Seok Hyun Byun (Clemson)
Dimer bijections, Aztec triangles, and spanning forests
In this talk, we first recall a Temperley’s classical bijection (between spanning trees of a graph and dimer configurations of a related graph) and a related dimer bijection. Then, we present a new result, which extends the aforementioned bijections. As an application, we answer a question posed by Corteel, Huang, and Krattenthaler on finding an explicit bijection between domino tilings of two similar regions. If time permits, we also introduce a new combinatorial object that is equinumerous to domino tilings of Aztec triangles. This talk is based on a joint work with Mihai Ciucu.

Sabrina Gernholt (Bonn)
Fluctuations of a tagged particle in TASEP under influence of a deterministic wall
We consider a totally asymmetric simple exclusion process on Z with step initial condition and with the presence of a rightward-moving wall that prevents the particles from jumping. Our aim is to determine the limiting distribution of a tagged particle whose fluctuations are influenced by the wall around multiple macroscopic times.

Matthew Nicoletti (MIT)
Perfect t-embeddings of the uniform hexagon
We construct and study the asymptotic properties of "perfect t-embeddings" of uniformly weighted hexagon graphs. Hexagon graphs are subgraphs of the honeycomb lattice, and the corresponding dimer model is equivalent to the model of uniformly random lozenge tilings of the hexagon. We provide exact formulas describing the perfect t-embeddings of these graphs, and we use these to prove the convergence of naturally associated discrete surfaces (coming from the "origami maps") to a maximal surface in Minkowski space carrying the conformal structure of the limiting Gaussian free field (GFF). The emergence of such a maximal surface is predicted to hold for a large class of dimer models by Chelkak, Laslier, and Russkikh. In addition, we check all conditions of a theorem of Chelkak, Laslier, and Russkikh which uses perfect t-embeddings to prove convergence of height fluctuations to the GFF, and thus we complete give a new proof, via t-embeddings, of convergence to the GFF. This is based on joint work with Marianna Russkikh and Tomas Berggren.

Sergey Berezin (KU Leuven)
Functional CLT for Mittag-Leffler Ensemble with Hard Wall
The Mittag-Leffler ensemble restricted to an origin-centered disk in the bulk of the droplet features a natural hard edge at the boundary of the disk. This boundary is known as the hard wall. We will discuss a recent functional central limit theorem for dynamical additive statistics in the hard-edge scaling, i.e., at the distance O(1/n) from this hard wall.

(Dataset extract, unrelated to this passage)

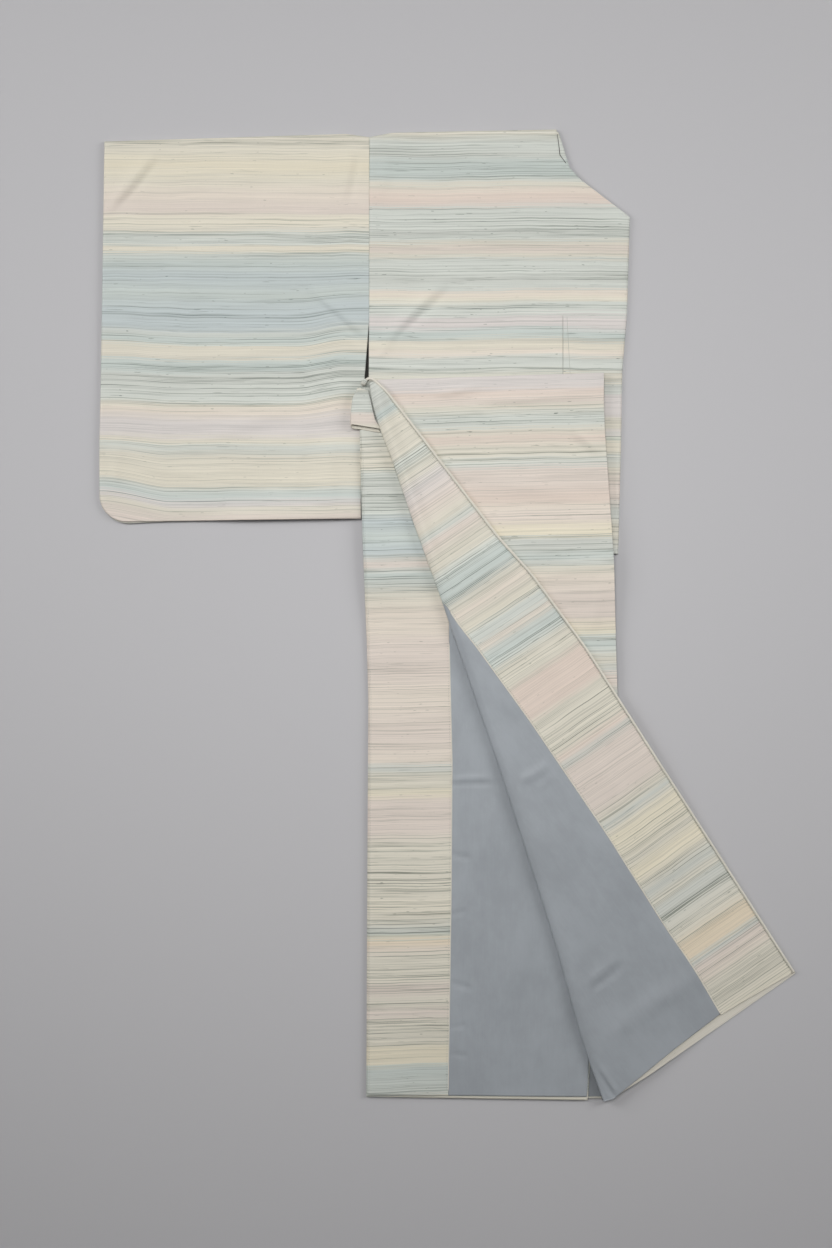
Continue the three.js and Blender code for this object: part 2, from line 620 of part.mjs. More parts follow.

Trung Vu (Illinois Urbana-Champaign)
Arctic curves of the T-system with Slanted Initial Data
The octahedron recurrence/equation can be viewed as a 2+1-dimensional discrete evolution equation. Generalizing the study of Di Francesco and Soto-Garrido, we consider initial data along parallel ``slanted" planes perpendicular to an arbitrary admissible direction (r,s,t) in Z_+^3. The solution of the T-system is interpreted as the partition function of a dimer model on some suitable ``pinecone" graph introduced in Bousquet-Mélou, J. Propp, and J. West. The T-system formulation and some exact solutions in uniform or periodic cases allow us to explore the thermodynamic limit of the corresponding dimer models and to derive exact arctic curves separating the various phases of the system.

Xincheng Zhang (Toronto) The totally asymmetric exclusion process and the fluctuations around its shock
The totally asymmetric exclusion process(TASEP) is one of the solvable models in the KPZ universality class. When TASEP starts with certain initial conditions, it presents shocks in the evolution. Particles near the shocks have fluctuations on the t^{1/3} scale. For one type of initial condition, the fluctuations are known to be on the t^{1/2} scale due to the initial randomness. In this talk, I will describe how to see the t^{1/3} fluctuations for these initial conditions.